Zu den von der Anti-Defamation League vorgeschlagenen Maßnahmen gehört an erster Stelle die Forderung nach einer umfassenden Antirassismus-Gesetzgebung. Zwar gibt es ein entsprechendes, dem russischen Präsidenten direkt unterstelltes Komitee, doch ist dieses bisher lediglich durch die Rotation seines Führungspersonals aufgefallen. Vorschlägen dieses Komitees werden wenig Chancen eingeräumt, die Duma zu passieren, da insbesondere die Kommunisten sich jeweils durch sie direkt angegriffen fühlen.

So ist auch kaum damit zu rechnen, daß Rußland den Vorschlag der ADL aufgreift, die parlamentarische Immunität von Abgeordneten und Regierungsmitgliedern aufzuheben, denen rassistische Vergehen vorgeworfen werden. Dies scheint die ADL selbst zu ahnen und fordert, daß im Fall einer Weigerung der Duma die Angelegenheit durch einen Präsidentenerlaß geregelt werden müsse. In seinen wenigen arbeitsfähigen Momenten scheint Boris Jelzin alle möglichen Probleme zu wälzen, der Antisemitismus jedoch gehört nicht dazu.

Ein Schwerpunkt des Forderungskataloges der Anti-Defamation League liegt auf Maßnahmen im Erziehungs- und Schulwesen. Im ganzen Lande müsse eine Kampagne für eine tolerante Zivilgesellschaft geführt werden. Diese Kampagne soll von hochrangigen Regierungsvertretern ebenso getragen werden wie von Persönlichkeiten des kulturellen Lebens.

Ob die Mitwirkung von Politikern des Regierungslagers tatsächlich nützlich wäre, darf bezweifelt werden - sind doch sie es, die - meist auch zu Recht - für die sozialen Mißstände verantwortlich gemacht werden.
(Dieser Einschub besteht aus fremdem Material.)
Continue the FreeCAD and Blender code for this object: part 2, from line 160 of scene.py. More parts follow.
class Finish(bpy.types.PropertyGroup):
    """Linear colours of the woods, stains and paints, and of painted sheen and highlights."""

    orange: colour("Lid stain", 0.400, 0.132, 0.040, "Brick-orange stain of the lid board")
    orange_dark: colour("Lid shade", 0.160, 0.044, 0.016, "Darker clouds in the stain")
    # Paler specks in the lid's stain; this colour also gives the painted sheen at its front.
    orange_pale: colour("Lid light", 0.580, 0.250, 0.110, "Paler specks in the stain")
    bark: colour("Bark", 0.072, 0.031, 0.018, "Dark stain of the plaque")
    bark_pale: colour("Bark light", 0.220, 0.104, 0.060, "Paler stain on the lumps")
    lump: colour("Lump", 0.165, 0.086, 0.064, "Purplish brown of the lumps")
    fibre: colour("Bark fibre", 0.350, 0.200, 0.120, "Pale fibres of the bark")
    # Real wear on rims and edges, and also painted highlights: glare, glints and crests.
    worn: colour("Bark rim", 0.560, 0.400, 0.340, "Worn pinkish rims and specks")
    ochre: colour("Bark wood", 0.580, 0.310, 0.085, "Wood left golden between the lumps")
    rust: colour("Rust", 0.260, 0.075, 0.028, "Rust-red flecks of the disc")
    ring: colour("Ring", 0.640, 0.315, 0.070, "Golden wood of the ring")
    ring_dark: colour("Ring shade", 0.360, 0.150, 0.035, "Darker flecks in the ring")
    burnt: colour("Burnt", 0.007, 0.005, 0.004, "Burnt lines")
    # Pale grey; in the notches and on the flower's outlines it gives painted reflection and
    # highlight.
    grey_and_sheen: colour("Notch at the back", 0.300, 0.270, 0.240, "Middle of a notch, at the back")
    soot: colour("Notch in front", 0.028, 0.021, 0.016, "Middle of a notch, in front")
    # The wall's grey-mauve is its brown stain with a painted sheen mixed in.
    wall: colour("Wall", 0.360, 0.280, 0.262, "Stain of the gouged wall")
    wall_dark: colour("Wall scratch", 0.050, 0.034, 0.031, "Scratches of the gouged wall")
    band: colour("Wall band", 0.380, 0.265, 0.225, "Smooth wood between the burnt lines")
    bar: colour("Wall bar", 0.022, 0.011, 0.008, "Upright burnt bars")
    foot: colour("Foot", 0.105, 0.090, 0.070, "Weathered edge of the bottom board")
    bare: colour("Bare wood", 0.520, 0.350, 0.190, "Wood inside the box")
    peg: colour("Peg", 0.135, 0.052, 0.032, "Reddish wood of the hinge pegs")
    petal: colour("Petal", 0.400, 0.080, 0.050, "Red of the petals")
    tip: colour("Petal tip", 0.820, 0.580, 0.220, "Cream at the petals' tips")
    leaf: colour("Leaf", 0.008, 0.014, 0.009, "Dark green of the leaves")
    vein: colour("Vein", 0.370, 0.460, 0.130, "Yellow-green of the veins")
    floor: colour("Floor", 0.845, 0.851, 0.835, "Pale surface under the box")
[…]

Zudem könnte der Einsatz von Regierungsmitgliedern für Minderheiten sogar den Eindruck erwecken, daß an den antisemitischen Tiraden "etwas dran sein" müsse, wenn ausgerechnet solche Leute sich zu Fürsprechern der russischen Juden machen.

Auch hinterlassen die Forderungen der ADL an die US-Regierung einen recht zwiespältigen Eindruck. Ob eine "Stärkung der Marktwirtschaft" dazu angetan ist, den Antisemitismus zurückzudrängen, darf bezweifelt werden. Das Papier bleibt ein Dokument des guten Willens. Zugleich aber vor allem eines der Hilflosigkeit - denn zur Zeit spricht nichts dafür, daß es auch nur ansatzweise umgesetzt wird.